4-1 kazandığımız o meşhur mallorca maçında yediği aşırtma gollerle hafızalara girmişti leo franco.
sonra 2006 dünya kapası çeyrek final maçıydı. ev sahibi almanya, karşısında arjantin. maç penaltılara kalır. kalede leo franco vardır.
işte bu penaltılar sonunda gıcık olmuştum leo franco'ya.
alman futbolcular daha topa vurmadan leo franco seçtiği köşeye atliyordu. rahatlıkla atışları gole çevirdiler almanlar. gördüğüm en rezil penaltı performansiydi kalecilerde.

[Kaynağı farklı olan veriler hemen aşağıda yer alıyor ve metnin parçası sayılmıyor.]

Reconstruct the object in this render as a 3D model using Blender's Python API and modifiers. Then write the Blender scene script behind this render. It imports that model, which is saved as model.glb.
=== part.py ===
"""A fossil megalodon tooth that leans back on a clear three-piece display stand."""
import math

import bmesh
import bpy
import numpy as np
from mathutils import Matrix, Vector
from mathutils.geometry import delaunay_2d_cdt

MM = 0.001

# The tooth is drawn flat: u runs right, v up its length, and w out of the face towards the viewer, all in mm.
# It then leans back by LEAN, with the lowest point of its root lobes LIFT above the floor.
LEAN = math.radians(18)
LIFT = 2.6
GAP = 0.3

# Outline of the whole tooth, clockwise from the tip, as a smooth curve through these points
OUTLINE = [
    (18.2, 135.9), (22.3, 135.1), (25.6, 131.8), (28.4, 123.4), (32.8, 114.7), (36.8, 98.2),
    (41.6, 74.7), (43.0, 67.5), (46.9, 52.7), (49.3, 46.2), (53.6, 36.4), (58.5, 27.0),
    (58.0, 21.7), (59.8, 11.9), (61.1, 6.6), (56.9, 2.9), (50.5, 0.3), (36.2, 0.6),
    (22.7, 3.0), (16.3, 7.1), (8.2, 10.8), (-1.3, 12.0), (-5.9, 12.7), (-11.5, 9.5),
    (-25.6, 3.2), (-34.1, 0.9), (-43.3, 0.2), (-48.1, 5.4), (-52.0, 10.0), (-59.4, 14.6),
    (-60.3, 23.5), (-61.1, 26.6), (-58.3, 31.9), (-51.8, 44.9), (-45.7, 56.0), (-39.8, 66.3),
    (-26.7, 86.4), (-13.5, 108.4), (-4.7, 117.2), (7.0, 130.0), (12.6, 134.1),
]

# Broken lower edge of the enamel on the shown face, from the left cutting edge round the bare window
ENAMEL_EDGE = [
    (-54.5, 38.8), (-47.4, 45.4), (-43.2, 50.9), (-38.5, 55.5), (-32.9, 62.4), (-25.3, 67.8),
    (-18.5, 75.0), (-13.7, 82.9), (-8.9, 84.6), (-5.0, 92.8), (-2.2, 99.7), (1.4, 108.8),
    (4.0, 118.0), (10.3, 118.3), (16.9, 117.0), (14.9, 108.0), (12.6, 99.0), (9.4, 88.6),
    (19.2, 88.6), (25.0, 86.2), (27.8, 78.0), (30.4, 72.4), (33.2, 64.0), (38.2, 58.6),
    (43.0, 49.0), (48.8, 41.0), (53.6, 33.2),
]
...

hatta çok iyi hatırlıyorum, maçı yorumlayan efsane isim ömer urundul abimiz bile serzenişte bulunmuştu. " bu kaleci napiyor " , " kaleci erken atlıyor " veya onun gibi bir şey söylemişti.
o saatten sonra leo franco ismini ne zaman duysam tedirgin olurdum. leo franco ismini duyunca " 2500 lira benim mazotuma yetmez " diyen kadın gibi bakıyordum.

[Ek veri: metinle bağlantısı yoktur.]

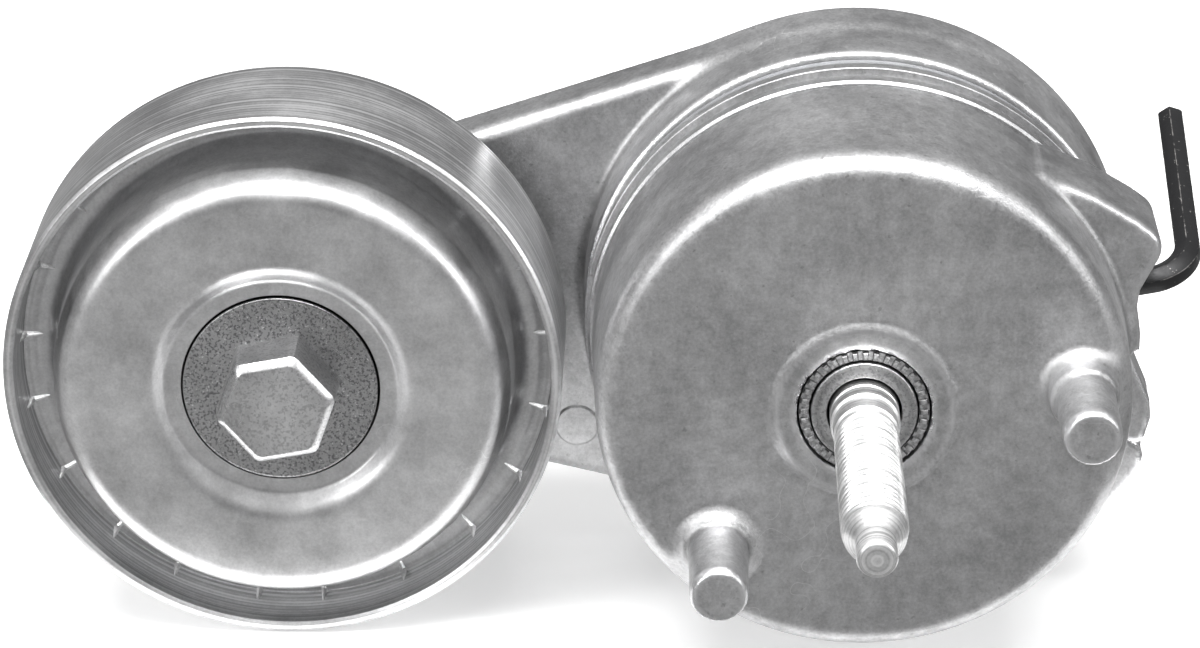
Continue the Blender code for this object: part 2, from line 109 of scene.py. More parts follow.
# %% [markdown]
# ## Floor and light
# Bright metal shows what it reflects. The floor is white and glows a little, so that it stays white at every
# angle. Mirrored in flat metal it would make every face white, so a grey card that only reflections see lies
# just above it, with a hole under the back of the part. The room is a gradient, grey low down and bright
# overhead, and three soft lights bring out the edges. The Standard view transform keeps white paper white.

# %% Floor, room and lights
FLOOR_GAP = 0.2
FLOOR_REACH, CARD_REACH = 6.0, 2.0  # metres from the origin to each side
CARD_HOLE = ((-0.15, -0.004), (0.075, 0.12))  # front left and back right corners, in metres
CARD_GREY, FLOOR_WHITE, FLOOR_GLOW = 0.17, 0.9, 0.35


def plain_material(name, colour, roughness):
    material = bpy.data.materials.new(name)
    material.use_nodes = True
    shader = material.node_tree.nodes["Principled BSDF"]
    shader.inputs["Base Color"].default_value = (*colour, 1)
    shader.inputs["Roughness"].default_value = roughness
    return material


def flat_sheet(name, corners, faces, height, material):
    """A level sheet round the part."""
    mesh = bpy.data.meshes.new(name)
    mesh.from_pydata([(x, y, height) for x, y in corners], [], faces)
    mesh.materials.append(material)
    return add_object(name, mesh)


def square(reach):
    return [(-reach, -reach), (reach, -reach), (reach, reach), (-reach, reach)]


def add_floor():
    paper = plain_material("floor", (FLOOR_WHITE,) * 3, 0.7)
    shader = paper.node_tree.nodes["Principled BSDF"]
    shader.inputs["Emission Color"].default_value = (1, 1, 1, 1)
    shader.inputs["Emission Strength"].default_value = FLOOR_GLOW
    floor = flat_sheet("floor", square(FLOOR_REACH), [(0, 1, 2, 3)], CAD_LOW[2] - FLOOR_GAP * MM, paper)


def add_card():
    """A grey card that only reflections see, so that flat metal faces don't mirror a white floor."""
    (left, front), (right, back) = CARD_HOLE
    corners = square(CARD_REACH) + [(left, front), (right, front), (right, back), (left, back)]
    faces = [(0, 1, 5, 4), (1, 2, 6, 5), (2, 3, 7, 6), (3, 0, 4, 7)]
    card = flat_sheet("card", corners, faces, CAD_LOW[2] - FLOOR_GAP * MM / 2,
                      plain_material("card", (CARD_GREY,) * 3, 0.9))
    card.visible_camera = card.visible_diffuse = card.visible_shadow = False


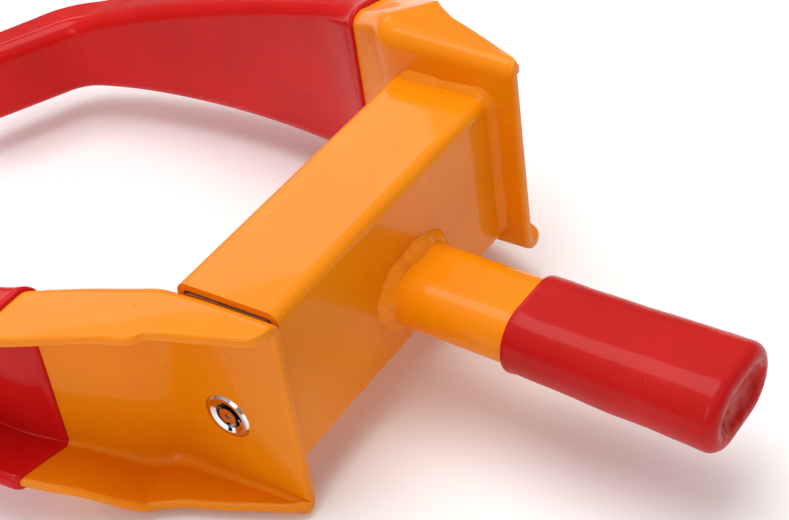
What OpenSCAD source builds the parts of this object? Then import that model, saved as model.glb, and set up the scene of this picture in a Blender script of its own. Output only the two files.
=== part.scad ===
// Claw-type wheel clamp with a telescoping tube and a tubular-key lock.
// X runs along the tube, +Y into the jaws (towards the tyre), +Z up.
// The origin is the centre of the face that bears on the tyre's tread.
// The clamp is drawn closed and unlocked.

/* [Outer tube] */
// Length of the outer tube
tube_l = 121; // [110:1:140]
// Width of the outer tube, along Y
tube_w = 38; // [38:1:44]
// Height of the outer tube, along Z
tube_h = 60; // [60:1:66]
// Wall of the outer tube
tube_t = 2.5; // [2:0.5:3]
// Outside corner radius of the outer tube
tube_r = 4; // [3:0.5:5]

/* [Inner tube] */
// Clearance all round between the two tubes
slide_gap = 0.5; // [0.3:0.1:0.8]
// Wall of the inner tube
inner_t = 2; // [1.5:0.5:2]
// Travel of the sliding arm
travel = 90; // [70:10:90]

/* [Claw arms] */
// Thickness of the pressed arm
arm_t = 4; // [3:0.5:4]
// Outside radius of the channel's bends
arm_r = 5; // [4.5:0.5:6]
// Height of the sliding arm's straight side above the tube's axis
arm_top = 30; // [28:0.5:34]
// Depth of its tapered side below the tube's axis, at the plate's edge
arm_drop = 48.5; // [46:0.5:50]
// Height of the tapered side at the claw's bend, above the tube's axis
arm_rise = 0.5; // [-4:0.5:2]
// Turn of the flare outwards, in degrees
flare_turn = 31; // [25:1:35]
// Length of the claw's straight tip
tip_l = 42; // [30:1:50]
// Distance that the fixed arm stands further back than the sliding one
fixed_back = 8.6; // [0:0.1:10]
// Distance that the fixed arm stands lower than the sliding one turned over
fixed_low = 4.5; // [0:0.5:5]

/* [PVC dip] */
// Thickness of the PVC on the arms
dip_t = 1.2; // [0.8:0.1:1.6]
// Place of the dip's edge along the sliding arm, from the tube's axis
dip_sliding = 59; // [50:1:64]
// Place of the dip's edge along the fixed arm
dip_fixed = 56; // [50:1:64]

/* [Handle] */
// Width of the oval handle tube, along X
handle_w = 33; // [28:1:36]
// Height of the oval handle tube
handle_h = 20; // [18:1:24]
// Length of the handle tube
handle_l = 115; // [100:1:130]
// Length of the grip
grip_l = 73; // [60:1:80]
// Thickness of the grip's wall at its mouth
grip_t = 1.9; // [1.5:0.1:2.5]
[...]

https://static.59saniye.com/...50415203838-5836.jpg ve o sene geldi, leo franco galatasaray'da.
ulan dedim, kötü kaleci aldık. aslında pek umursamadim. çünkü haldun üstünel rüzgarı almış başını gidiyordu. elano'lar, keita'lar gelmiş. salla leo franco'yu.

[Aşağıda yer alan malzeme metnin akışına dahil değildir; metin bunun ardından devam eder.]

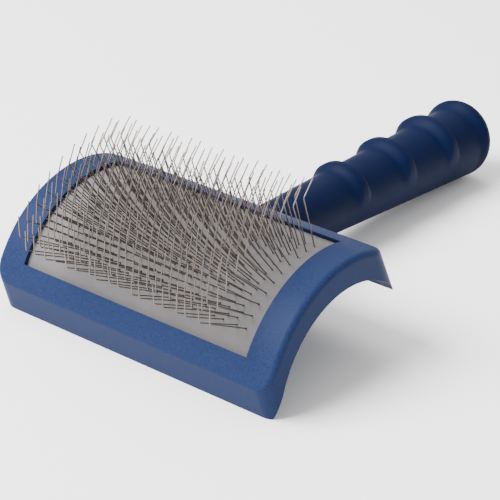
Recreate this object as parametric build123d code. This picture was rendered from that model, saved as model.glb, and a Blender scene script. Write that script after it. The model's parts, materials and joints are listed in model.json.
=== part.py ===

hakkını verelim ilk zamanlar güzel performans gösterdi. o sene takımın da iyi başlamasinin performansında payı vardı.
bir ara " aslında iyi kaleciymis yeaa " ya doğru dönüyordum az kalsın. olumlu bakmaya başlamıştım.
sonra yavaş yavaş takım çatırdamaya başladı. uefa çatırdamadı ama mustafa sarp‘lı, barış özbek'li orta saha nasıl çatırdamasin !
leo franco da kötü gitmeye başlamisti.
ve o maç geldi çattı. leo franco selçuk sahinden skandal bir gol yedi. lenslerini evde mi unutmuş ne, öyle bir şeyler.
hemen bu adam gitmeliydi. sezon sonu yolcu edildi. keşke kaleci olmasaydın be leo franco !
ama çilemiz bitmemişti, 6 ay sonra, ocak 2011'de, başımiza gelecek şeyi o zamanlar nereden bilelim ? bilmediğimiz bir şey vardı, zaman gösterecekti, yeni bir efsane doğacaktı.
galatasaray sözlük kullanıcısına bile ilham olacaktı. efsane kaleci zapata nickini aldıracaktı.